Starting off with a walk to the southern most tip of the island past the old lighthouse, we admired the beautiful views and on our return, spent quite some time investigating the amazing rock formations along with the fauna in the neighbouring rock pools. Our science topic this year has been Earth Science as Bean7 has a fascination with rocks, so he was thrilled to look at the interesting rock formations and distinct layers of sedimentary rocks in the cliff face.
They both squealed with delight as they spotted a proliferation of mudskippers in the rock pools. It turns out they both know a lot of information about mudskippers, far more than I do (which to be fair is not a great deal!). Apparently they make an appearance in the Deadly 60 series and Bean8 had written about them in her Thailand lapbook. They were delighted to see them in the wild and spent a long time examining their habits.
And then we noticed all the sea cucumbers, and Bean7 and I were lucky enough to spot a monitor lizard run back to its cave with a fish hanging from its mouth.
After finally dragging ourselves away from the rock pools, we meandered alongside the beautiful white sand beach, observed the play of a family of crab eating macaques, and completed part of the 2km trail into the forest. We decided to turn back after a while though and save our energy for the hike to the Klong Jark Waterfall, given the high 38 degree heat of the day.
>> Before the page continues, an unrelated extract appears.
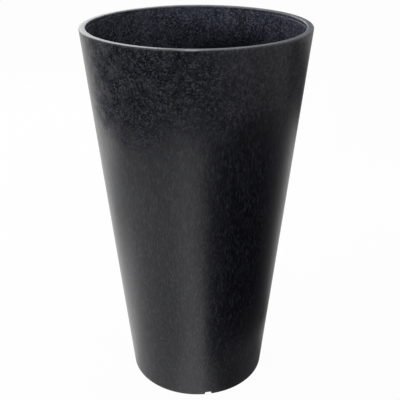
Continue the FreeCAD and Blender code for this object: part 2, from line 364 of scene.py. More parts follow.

Despite the heat and humidity, I loved the trek through the rainforest to the Klong Jark Waterfall. The waterfall itself was pretty unremarkable (more of a trickle to be honest…), but it was a wonderful for the children to be able to experience walking through a jungle with its exotic sounds, sights and smells. Bean7 has a keen eye and spotted many small, and well camouflaged lizards and we all got a fright when we heard an enormous crashing followed by a splash as what looked like a crocodile swam towards us across the river. We realised it was only a water monitor lizard, but it was really quite large, so we agreed that speeding up our walking at this point would be a good plan (hence the lack of photo of this magnificent animal)!
The caves were also fun for them to explore.
The only sad part of our visit was seeing the elephants, these majestic beasts, chained up by the side of the track in the bright sunshine. Bean8 was extremely distraught by this (they’re her favourite animal) and she’s vowed to make people aware of their plight. I would encourage anyone visiting this island not to do the elephant trekking excursions. All the animals used for these excursions were prevented from escaping by a chain only 1m in length. It was more than heartbreaking.
Our last point of call for the day was to Old Town for a late lunch and a wander around this pretty town.
This was our favourite day on the island, rounded off with dinner and relaxing on the beach.
Our time to say goodbye to this island came far too soon. We’ll certainly be back one day and I would highly recommend this location to anyone as a holiday destination. Without a shadow of a doubt it was our favourite family holiday.